WORK REQUIRED: Produce an exact copy of the lines from the line containing "handle_arm();" through the last line of the listing below, both ends included, and nothing else.

GIVEN MATERIAL:
• • • •

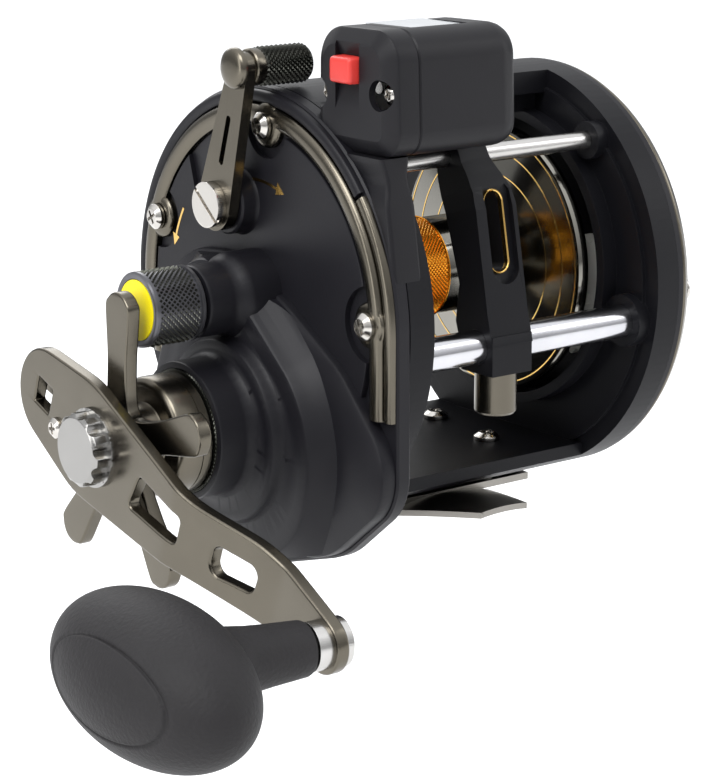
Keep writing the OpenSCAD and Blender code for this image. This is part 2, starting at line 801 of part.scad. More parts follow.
module counter_bracket() color(c_char) lift() difference() {
  sx(-38.3, -31.3) polygon([[-24, 33.94], [-38.4, 34.05], [-39.6, 31], [-40.8, 24], [-42.3, 14],
    [-41, 12], [-20, 34]]);
  rod_x(-39, -30, 0, 0, R + 0.03);
  rod_x(-39, -30, rod_y, rod_z, 3.6);
}

// screws that join the cap to the housing
counter_holes = [[-37.4, 46], [-18.5, 44.8]];

module counter_cap() color(c_char) lift() difference() {
  union() {
    difference() {
      union() {
        sx(-36.6, seam_x) counter2();
        intersection() {
          sx(cap_x, -36.5) counter2();
          cone_x(cap_x, -36.5, -29, 45.5, 12.4, 16.5);
        }
      }
      sx(-36.4, seam_x + 0.1) counter2(1.7);
    }
    intersection() {
      sx(-36.5, seam_x) counter2(0.5);
      union() {
        rod_x(-36.5, seam_x, 0, 0, R + 1.7);
        for (p = counter_holes) rod_x(-36.5, seam_x, p[0], p[1], 3.2);
      }
    }
  }
  rod_x(-39, -30, 0, 0, R + 0.03);
  sx(-39, -36) translate([-31.1, 47.3]) square([6.9, 5.4]);
  for (p = counter_holes) {
    rod_x(-39, -34.6, p[0], p[1], 2.3);
    rod_x(-35, -30, p[0], p[1], 1.15);
  }
}

module counter_housing() color(c_char) lift() difference() {
  union() {
    difference() {
      union() {
        sx(seam_x + 0.02, -9.2) counter2();
        intersection() {
          sx(-9.3, counter_end) counter2();
          cone_x(-9.3, counter_end, -29, 45.5, 17.5, 13);
        }
      }
      sx(seam_x, -9.6) counter2(1.7);
    }
    intersection() {
      sx(seam_x + 0.02, -24) counter2(0.5);
      for (p = counter_holes) rod_x(seam_x + 0.02, -24, p[0], p[1], 2.7);
    }
    intersection() {
      sx(seam_x + 0.02, -27.7) counter2(0.5);
      rod_x(seam_x + 0.02, -27.7, 0, 0, R + 1.7);
    }
    sx(-13.2, -12) counter2(1);
  }
  rod_x(-32, -29.37, 0, 0, R + 0.03);
  for (p = counter_holes) rod_x(-32, -25, p[0], p[1], 1.15);
  rod_x(-13.5, -11, drum_y, drum_z, 1.26);
  translate([-28.6, -35.1, 52]) cube([14, 14, 10]);
}

module counter_window() color(c_chrome) lift() translate([-28.5, -35, 56.2]) cube([13.8, 13.8, 1.5]);

module counter_screws() color(c_steel) lift() for (p = counter_holes)
  pan_screw(-34.62, p[0], p[1], 1.9, 1.2, 1.1, 7);

module counter_drums() color(c_nylon) lift() for (i = [0 : 2])
  sx(-28 + i * 4.4, -23.9 + i * 4.4) ring2(6.3, 1.26, drum_y, drum_z);

module drum_axle() color(c_steel) lift() {
  rod_x(-30.5, -10.6, drum_y, drum_z, 1.2);
  rod_x(-14.8, -14, drum_y, drum_z, 5.6);
}

module reset_button() color(c_red) lift() {
  sx(-40, -36.3) translate([-31, 47.4]) square([6.7, 5.2]);
  sx(-36.3, -35.4) translate([-32.2, 46.6]) square([9.1, 6.8]);
}

module reset_spring() color(c_steel) lift() for (i = [0 : 2])
  translate([-33.9 + i * 0.9, -27.6, 50]) rotate([0, 90, 0]) rotate_extrude()
    translate([1.8, 0]) circle(r = 0.25, $fn = 16);

// ---- free-spool lever and clicker ----------------------------------------

module lever2() difference() {
  hull() {
    disc(lever_y, lever_z, 5.4);
    disc(lever_tip_y, lever_tip_z, 3.1);
  }
  hull() {
    disc(lever_y - 2.9, lever_z + 9, 0.75);
    disc(lever_y - 5.6, lever_z + 17.6, 0.75);
  }
  disc(lever_tip_y, lever_tip_z, 1.62);
}

module free_spool_lever() color(c_gun) lift() {
  sx(-46.3, -43.9) lever2();
  rod_x(-44, -41, lever_y, lever_z, 3);
  rod_x(-41.1, -38.9, lever_y, lever_z, 4.6);
  cone_x(-39, -38, lever_y, lever_z, 4.6, 2);
}

module lever_knob() color(c_gun) lift() {
  rod_x(-47.2, -41.6, lever_tip_y, lever_tip_z, 1.6);
  rod_x(-43.88, -41.6, lever_tip_y, lever_tip_z, 3.7);
  rod_x(-41.7, -30.2, lever_tip_y, lever_tip_z, 4);
  rod_x(-47.3, -46.32, lever_tip_y, lever_tip_z, 4.1);
  cone_x(-48.4, -47.2, lever_tip_y, lever_tip_z, 2.6, 4.1);
}

module lever_screw() color(c_steel) lift() difference() {
  rod_x(-48.3, -46.34, lever_y, lever_z, 4.6);
  sx(-48.4, -47.5) translate([lever_y, lever_z]) rotate(40) square([12, 0.8], center = true);
}

module click_gear() color(c_brass) lift() difference() {
  sx(35.6, 37) translate([0, sz]) gear2(20, 0.62, 0);
  rod_x(35, 38, 0, sz, 2.52);
}

module click_pawl() color(c_steel) lift() {
  rod_x(35.7, 37, click_y, click_z, 2.4);
  sx(35.7, 37) polygon([[click_y + 1.6, click_z + 1], [click_y + 5.2, click_z + 5.6],
    [click_y + 4.8, click_z + 6.2], [click_y, click_z + 2]]);
}

module click_button() color(c_black) lift() {
  rod_x(37.02, 41.7, click_y, click_z, 1.6);
  cone_x(41.65, 44, click_y, click_z, 4.2, 3.4);
}

// ---- drawing -------------------------------------------------------------

frame();
side_plate();
side_trim();
side_plate_screws();
far_plate();
far_trim();
far_plate_screws();
reel_foot();
foot_screws();
bridge_plate();
bridge_screws();
spool();
braid_band();
spool_shaft();
near_bearing();
far_bearing();
tension_knob();
tension_disc();
tension_shim();
drive_gear();
idler_gear();
worm_gear();
worm_shaft();
worm_bushings();
worm_tube();
guide_rod();
line_guide();
guide_insert();
guide_pawl();
pawl_cap();
counter_bracket();
counter_cap();
counter_housing();
counter_window();
counter_screws();
counter_drums();
drum_axle();
reset_button();
reset_spring();
free_spool_lever();
lever_knob();
lever_screw();
clutch_yoke();
yoke_springs();
pinion_gear();
main_gear();
drag_washers();
gear_sleeve();
ratchet_wheel();
ratchet_dog();
drag_collar();
star_drag();
handle_arm();
handle_nut();
nut_lock_screw();
grip_stud();
grip();
click_gear();
click_button();
click_pawl();
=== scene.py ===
"""Looks for a trolling reel: rounded metal, moulded pieces, knurls and a foam grip on the CAD frame."""
import json
import math

import bmesh
import bpy
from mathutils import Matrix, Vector


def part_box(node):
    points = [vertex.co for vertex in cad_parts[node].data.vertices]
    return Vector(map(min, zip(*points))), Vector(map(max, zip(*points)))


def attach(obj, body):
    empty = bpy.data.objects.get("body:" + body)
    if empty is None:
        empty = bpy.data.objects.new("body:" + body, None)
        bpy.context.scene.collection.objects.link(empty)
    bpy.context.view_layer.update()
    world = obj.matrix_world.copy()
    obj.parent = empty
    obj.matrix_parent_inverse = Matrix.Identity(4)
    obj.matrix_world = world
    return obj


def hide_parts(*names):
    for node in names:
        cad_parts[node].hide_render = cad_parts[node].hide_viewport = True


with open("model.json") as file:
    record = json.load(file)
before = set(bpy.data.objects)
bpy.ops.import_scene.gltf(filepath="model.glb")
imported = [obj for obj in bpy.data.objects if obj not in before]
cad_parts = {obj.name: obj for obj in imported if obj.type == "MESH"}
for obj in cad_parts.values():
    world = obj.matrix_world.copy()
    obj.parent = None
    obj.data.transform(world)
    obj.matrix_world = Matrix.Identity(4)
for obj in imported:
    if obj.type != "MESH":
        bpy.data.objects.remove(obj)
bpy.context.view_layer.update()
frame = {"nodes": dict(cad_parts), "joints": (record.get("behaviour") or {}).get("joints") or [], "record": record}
NODES = frame["nodes"]
JOINTS = {row["name"]: row for row in frame["joints"]}

MM = 0.001
SLOTS = {row["node"]: row["material_slot"] for row in frame["record"]["subparts"]}
BODY = {n: body for body, names in frame["record"]["behaviour"]["bodies"].items() for n in names}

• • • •

EXERCISE SOLUTION:
handle_arm();
handle_nut();
nut_lock_screw();
grip_stud();
grip();
click_gear();
click_button();
click_pawl();
=== scene.py ===
"""Looks for a trolling reel: rounded metal, moulded pieces, knurls and a foam grip on the CAD frame."""
import json
import math

import bmesh
import bpy
from mathutils import Matrix, Vector


def part_box(node):
    points = [vertex.co for vertex in cad_parts[node].data.vertices]
    return Vector(map(min, zip(*points))), Vector(map(max, zip(*points)))


def attach(obj, body):
    empty = bpy.data.objects.get("body:" + body)
    if empty is None:
        empty = bpy.data.objects.new("body:" + body, None)
        bpy.context.scene.collection.objects.link(empty)
    bpy.context.view_layer.update()
    world = obj.matrix_world.copy()
    obj.parent = empty
    obj.matrix_parent_inverse = Matrix.Identity(4)
    obj.matrix_world = world
    return obj


def hide_parts(*names):
    for node in names:
        cad_parts[node].hide_render = cad_parts[node].hide_viewport = True


with open("model.json") as file:
    record = json.load(file)
before = set(bpy.data.objects)
bpy.ops.import_scene.gltf(filepath="model.glb")
imported = [obj for obj in bpy.data.objects if obj not in before]
cad_parts = {obj.name: obj for obj in imported if obj.type == "MESH"}
for obj in cad_parts.values():
    world = obj.matrix_world.copy()
    obj.parent = None
    obj.data.transform(world)
    obj.matrix_world = Matrix.Identity(4)
for obj in imported:
    if obj.type != "MESH":
        bpy.data.objects.remove(obj)
bpy.context.view_layer.update()
frame = {"nodes": dict(cad_parts), "joints": (record.get("behaviour") or {}).get("joints") or [], "record": record}
NODES = frame["nodes"]
JOINTS = {row["name"]: row for row in frame["joints"]}

MM = 0.001
SLOTS = {row["node"]: row["material_slot"] for row in frame["record"]["subparts"]}
BODY = {n: body for body, names in frame["record"]["behaviour"]["bodies"].items() for n in names}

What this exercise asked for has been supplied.